Your goal: Search the material for the word "body" and copy each line that holds it.

[Begin]

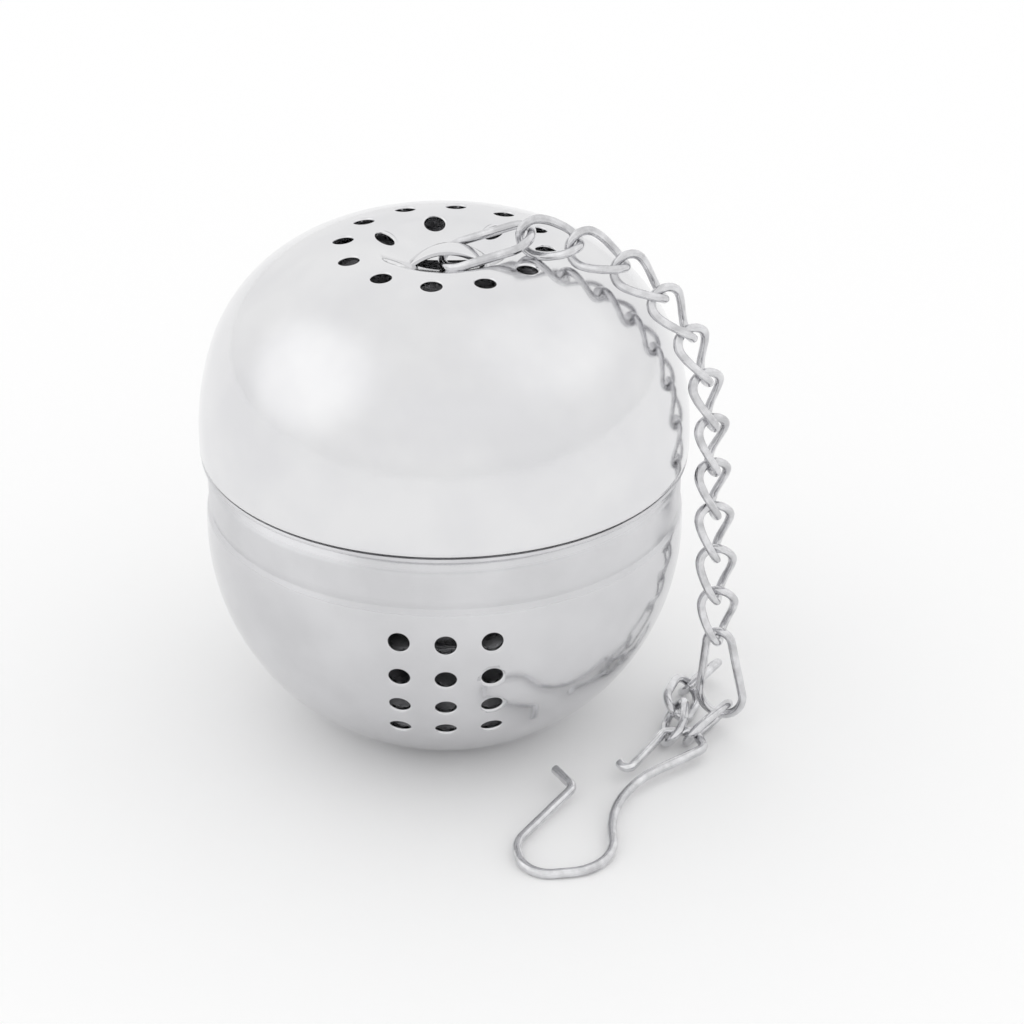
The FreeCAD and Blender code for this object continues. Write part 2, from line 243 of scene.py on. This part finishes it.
def millimetres(tree, scale=(1.0, 1.0, 1.0)):
    """Object coordinates counted in millimetres, stretched by the scale."""
    place = add(tree, "ShaderNodeTexCoord")
    sized = add(tree, "ShaderNodeMapping", {}, {"Vector": place.outputs["Object"]})
    sized.inputs["Scale"].default_value = [s / MM for s in scale]
    return sized.outputs["Vector"]


def paint_two_tone(tree, shader, factor, colours):
    """Let the base colour drift between two colours as the factor does."""
    tone = add(tree, "ShaderNodeValToRGB", {}, {"Fac": factor})
    for stop, position, colour in zip(tone.color_ramp.elements, TONE_STOPS, colours):
        stop.position = position
        stop.color = linear(colour)
    tree.links.new(tone.outputs["Color"], shader.inputs["Base Color"])


# ---------------------------------------------------------------- materials
def polished_sheet(name, colours, band):
    """Stainless steel sheet, deep drawn and buffed.

    To the eye: a mirror that is a little soft, with the slow ripple of pressed sheet,
    cloudy buffing marks and a fine orange peel.  The band between two heights is left
    with its circular brushing, which is duller.
    """
    material, tree, shader = new_material(name)
    place = millimetres(tree)
    cloud = add(tree, "ShaderNodeTexNoise", {"Scale": 0.14, "Detail": 4.0}, {"Vector": place})
    paint_two_tone(tree, shader, cloud.outputs["Fac"], colours)
    buffing = add(tree, "ShaderNodeTexNoise", {"Scale": 0.5, "Detail": 6.0}, {"Vector": place})
    soft = add(tree, "ShaderNodeMapRange",
               {"From Min": 0.3, "From Max": 0.7, "To Min": 0.10, "To Max": 0.17},
               {"Value": buffing.outputs["Fac"]})
    hair = add(tree, "ShaderNodeTexNoise", {"Scale": 1.0, "Detail": 2.0},
               {"Vector": millimetres(tree, (0.25, 0.25, 9.0))})
    heights = add(tree, "ShaderNodeSeparateXYZ", {}, {"Vector": place})
    above = add(tree, "ShaderNodeMapRange", {"From Min": band[0] - 0.15, "From Max": band[0] + 0.25},
                {"Value": heights.outputs["Z"]})
    below = add(tree, "ShaderNodeMapRange",
                {"From Min": band[1] - 0.1, "From Max": band[1] + 0.1, "To Min": 1.0, "To Max": 0.0},
                {"Value": heights.outputs["Z"]})
    inside = add(tree, "ShaderNodeMath", {"operation": "MULTIPLY"},
                 {0: above.outputs["Result"], 1: below.outputs["Result"]})
    rough = add(tree, "ShaderNodeMath", {"operation": "MULTIPLY_ADD", 1: 0.20},
                {0: inside.outputs["Value"], 2: soft.outputs["Result"]})
    tree.links.new(rough.outputs["Value"], shader.inputs["Roughness"])
    ripple = add(tree, "ShaderNodeTexNoise", {"Scale": 0.22, "Detail": 2.0}, {"Vector": place})
    slow = add(tree, "ShaderNodeBump", {"Strength": 1.0, "Distance": 0.02 * MM},
               {"Height": ripple.outputs["Fac"]})
    peel = add(tree, "ShaderNodeTexNoise", {"Scale": 1.6, "Detail": 3.0}, {"Vector": place})
    grain = add(tree, "ShaderNodeBump", {"Strength": 1.0, "Distance": 0.0020 * MM},
                {"Height": peel.outputs["Fac"], "Normal": slow.outputs["Normal"]})
    brushed = add(tree, "ShaderNodeBump", {"Distance": 0.008 * MM},
                  {"Height": hair.outputs["Fac"], "Normal": grain.outputs["Normal"],
                   "Strength": inside.outputs["Value"]})
    tree.links.new(brushed.outputs["Normal"], shader.inputs["Normal"])
    return material


def drawn_wire(name, colours, roughness):
    """Stainless steel wire, drawn and tumbled.

    To the eye: bright along its back and greyer at its sides, with faint rubbed patches
    and small tumbling marks.
    """
    material, tree, shader = new_material(name)
    place = millimetres(tree)
    rubbed = add(tree, "ShaderNodeTexNoise", {"Scale": 0.9, "Detail": 4.0}, {"Vector": place})
    paint_two_tone(tree, shader, rubbed.outputs["Fac"], colours)
    soft = add(tree, "ShaderNodeMapRange",
               {"From Min": 0.3, "From Max": 0.7, "To Min": roughness[0], "To Max": roughness[1]},
               {"Value": rubbed.outputs["Fac"]})
    tree.links.new(soft.outputs["Result"], shader.inputs["Roughness"])
    marks = add(tree, "ShaderNodeTexNoise", {"Scale": 5.0, "Detail": 3.0}, {"Vector": place})
    dull = add(tree, "ShaderNodeBump", {"Strength": 1.0, "Distance": 0.0008 * MM},
               {"Height": marks.outputs["Fac"]})
    tree.links.new(dull.outputs["Normal"], shader.inputs["Normal"])
    return material


# ---------------------------------------------------------------- mesh helpers
def hand_over(bm, name, body, nodes, material):
    """Turn the bmesh, in millimetres, into a finished piece that rides on a body."""
    bmesh.ops.scale(bm, vec=(MM, MM, MM), verts=bm.verts)
    mesh = bpy.data.meshes.new(name)
    bm.to_mesh(mesh)
    bm.free()
    mesh.polygons.foreach_set("use_smooth", [True] * len(mesh.polygons))
    mesh.set_sharp_from_angle(angle=CREASE)
    mesh.materials.append(material)
    piece = bpy.data.objects.new(name, mesh)
    bpy.context.scene.collection.objects.link(piece)
    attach(piece, body)
    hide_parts(*nodes)


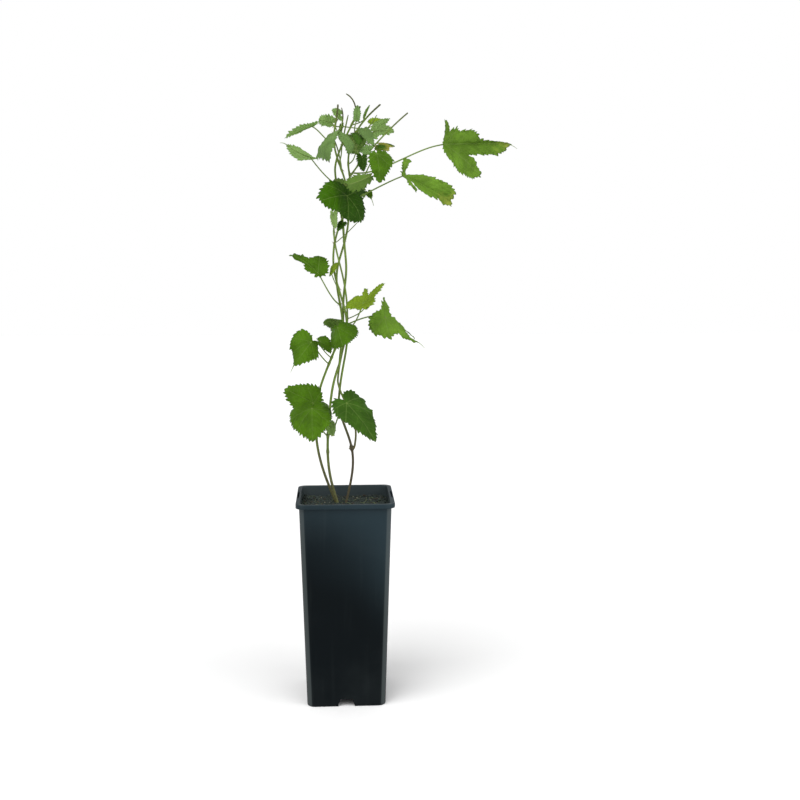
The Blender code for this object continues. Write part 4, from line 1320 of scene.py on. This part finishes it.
# ---------------------------------------------------------------- operators
class HopMakePot(bpy.types.Operator):
    """Make the square pot, its rim slots and the recesses of its drain notches"""

    bl_idname = "hop.make_pot"
    bl_label = "Pot"

    def execute(self, context):
        pot = context.scene.hop_pot
        ob = loose(pot_form(pot), "square_pot")
        quarters = [k * math.pi / 2 for k in range(4)]
        cut(ob, [loose(drain_block(q, pot, pot.wall / MM, True), "cutter") for q in quarters],
            "UNION")
        cutters = [loose(drain_block(q, pot), "cutter") for q in quarters]
        cutters += [loose(slot_block(side, pot), "cutter") for side in (-1, 1)]
        cut(ob, cutters)
        ob.data.polygons.foreach_set("use_smooth", [True] * len(ob.data.polygons))
        ob.data.set_sharp_from_angle(angle=math.radians(35))
        ob.data.materials.append(pot_plastic("pot_plastic", pot))
        settle(ob, ["pot"])
        return {"FINISHED"}


class HopMakeSoil(bpy.types.Operator):
    """Make the soil, and the crumbs, grit and threads that lie on it"""

    bl_idname = "hop.make_soil"
    bl_label = "Soil"

    def execute(self, context):
        pot, soil = context.scene.hop_pot, context.scene.hop_soil
        earth = grains("soil", soil.dark, soil.light)
        room = pot.wall / MM + CLEAR
        bed = cut(loose(soil_form(pot, soil), "soil_bed"),
                  [loose(drain_block(k * math.pi / 2, pot, room), "cutter") for k in range(4)])
        bed.data.materials.append(earth)
        settle(bed, ["soil"])
        kinds = [("crumbs_dark", 11, soil.crumbs, 0.5, 2.4, 0.8, earth),
                 ("crumbs_bark", 12, soil.crumbs // 5, 0.6, 2.6, 0.5,
                  grains("bark_crumb", shade(soil.brown, 0.5)[:3], soil.brown)),
                 ("crumbs_grit", 13, soil.crumbs // 8, 0.4, 1.5, 0.8, plain("grit", soil.pale))]
        for name, seed, count, low, high, flat, finish in kinds:
            form = crumbs_form(pot, soil, seed, count, low, high, flat)
            form.piece(name, [finish], "soil", smooth=False)
        moss = plain("moss_thread", soil.moss)
        fibres_form(pot, soil, 14, 60).piece("moss_threads", [moss], "soil")
        return {"FINISHED"}


class HopMakeStems(bpy.types.Operator):
    """Make the four twining stems with their ridges, nodes and scales"""

    bl_idname = "hop.make_stems"
    bl_label = "Stems"

    def execute(self, context):
        look = context.scene.hop_stems
        scales = plain("dry_scale", look.scale)
        kinds = {"bine_left": (look.bark, 0.3), "bine_front": (look.bark, 0.28),
                 "bine_right": (look.dark_bark, 0.33), "bine_branch": (look.bark, 0.34)}
        for bine in BINES:
            low, change = kinds[bine.name]
            skin = stem_skin(bine.name + "_skin", low, look.green, change, look)
            stem_form(bine, look).piece(bine.name.replace("bine", "stem"), [skin, scales],
                                        "bine", [bine.name])
        return {"FINISHED"}


class HopMakeTwigs(bpy.types.Operator):
    """Make the cut side shoots and the tendril"""

    bl_idname = "hop.make_twigs"
    bl_label = "Twigs"

    def execute(self, context):
        look = context.scene.hop_stems
        skin = stem_skin("twig_skin", look.bark, look.green, 0.5, look)
        for twig in TWIGS:
            twig_form(twig, look).piece(twig.name.replace("twig", "shoot"), [skin], "bine",
                                        [twig.name])
        return {"FINISHED"}


class HopMakeLeaves(bpy.types.Operator):
    """Make every leaf with its toothed blade, its veins and its stalk"""

    bl_idname = "hop.make_leaves"
    bl_label = "Leaves"

    def execute(self, context):
        look = context.scene.hop_leaves
        under = under_face("leaf_underside", look.underside, look)
        pale_under = under_face("pale_underside", look.pale_underside, look)
        stalk = stalk_skin("leaf_stalk", look.stalk, look)
        uppers = {tint: upper_face("leaf_" + tint, getattr(look, tint), look)
                  for tint in (*TINTS, "cool")}
        for seed, leaf in enumerate(LEAVES):
            tint = next((t for t, names in TINTS.items() if leaf.name in names), "cool")
            upper = uppers[tint]
            if leaf.name in SPECIAL:
                age, tips, second = SPECIAL[leaf.name]
                upper = upper_face(leaf.name + "_face", getattr(look, tint), look, age, tips,
                                   getattr(look, second) if second else None)
            form = leaf_form(leaf, look, seed)
            # Leaves painted pale for full light, and lime leaves, take the pale underside.
            below = pale_under if tint in ("pale", "lime") else under
            form.piece(leaf.name.replace("leaf", "blade"), [upper, below, stalk], "leaf",
                       [leaf.name])
        return {"FINISHED"}


class HopMakeStage(bpy.types.Operator):
    """Make the pale floor, the soft lights and the camera"""

    bl_idname = "hop.make_stage"
    bl_label = "Stage"

    def execute(self, context):
        stage = context.scene.hop_stage
        scene = context.scene
        half = stage.floor_size / 2
        mesh = bpy.data.meshes.new("floor")
        mesh.from_pydata([(x * half, y * half, -0.0002) for x, y in
                          ((-1, -1), (1, -1), (1, 1), (-1, 1))], [], [(0, 1, 2, 3)])
        floor = bpy.data.objects.new("floor", mesh)
        scene.collection.objects.link(floor)
        mesh.materials.append(plain("floor_paper", stage.floor, 0.95))
        world = bpy.data.worlds.new("studio")
        scene.world = world
        world.use_nodes = True
        tree = world.node_tree
        sky, paper = tree.nodes["Background"], tree.nodes.new("ShaderNodeBackground")
        for light, strength in ((sky, stage.sky), (paper, 1.0)):
            light.inputs["Color"].default_value = (1.0, 1.0, 1.0, 1.0)
            light.inputs["Strength"].default_value = strength
        seen = tree.nodes.new("ShaderNodeMixShader")
        tree.links.new(tree.nodes.new("ShaderNodeLightPath").outputs["Is Camera Ray"],
                       seen.inputs[0])
        tree.links.new(sky.outputs[0], seen.inputs[1])
        tree.links.new(paper.outputs[0], seen.inputs[2])
        tree.links.new(seen.outputs[0], tree.nodes["World Output"].inputs["Surface"])
        for name, place, spread, power in (("key", (-0.8, -1.0, 1.6), 50, stage.key),
                                           ("fill", (1.0, -1.0, 0.9), 60, stage.fill)):
            lamp = bpy.data.lights.new(name, "SUN")
            lamp.angle, lamp.energy = math.radians(spread), power
            ob = bpy.data.objects.new(name, lamp)
            ob.location = place
            ob.rotation_euler = Vector(place).to_track_quat("Z", "Y").to_euler()
            scene.collection.objects.link(ob)
        camera = bpy.data.cameras.new("camera")
        camera.lens, camera.sensor_width = LENS, SENSOR
        ob = bpy.data.objects.new("camera", camera)
        ob.location = Vector(CAMERA_PLACE) * MM
        ob.rotation_euler = (math.radians(90 - CAMERA_PITCH), 0, math.radians(-CAMERA_YAW))
        scene.collection.objects.link(ob)
        scene.camera = ob
        scene.view_settings.view_transform = "Standard"
        return {"FINISHED"}


MAKERS = (HopMakePot, HopMakeSoil, HopMakeStems, HopMakeTwigs, HopMakeLeaves, HopMakeStage)
GROUPS = {"hop_pot": HopPot, "hop_soil": HopSoil, "hop_stems": HopStems,
          "hop_leaves": HopLeaves, "hop_stage": HopStage}


class HopPanel(bpy.types.Panel):
    """Sizes, colours and buttons of the hop"""

    bl_idname = "VIEW3D_PT_hop"
    bl_label = "Hop in a pot"
    bl_space_type = "VIEW_3D"
    bl_region_type = "UI"
    bl_category = "Hop"

    def draw(self, context):
        for group, kind in GROUPS.items():
            box = self.layout.box()
            for name in kind.__annotations__:
                box.prop(getattr(context.scene, group), name)
        for maker in MAKERS:
            self.layout.operator(maker.bl_idname)


def register():
    for kind in (*GROUPS.values(), *MAKERS, HopPanel):
        bpy.utils.register_class(kind)
    for group, kind in GROUPS.items():
        setattr(bpy.types.Scene, group, PointerProperty(type=kind))


def unregister():
    for group in GROUPS:
        delattr(bpy.types.Scene, group)
    for kind in reversed((*GROUPS.values(), *MAKERS, HopPanel)):
        bpy.utils.unregister_class(kind)


def main():
    register()
    bpy.ops.hop.make_pot()
    bpy.ops.hop.make_soil()
    bpy.ops.hop.make_stems()
    bpy.ops.hop.make_twigs()
    bpy.ops.hop.make_leaves()
    bpy.ops.hop.make_stage()
    bpy.context.view_layer.update()


if __name__ == "__main__":
    main()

[End]

Answer for the task:
def hand_over(bm, name, body, nodes, material):
    """Turn the bmesh, in millimetres, into a finished piece that rides on a body."""
    attach(piece, body)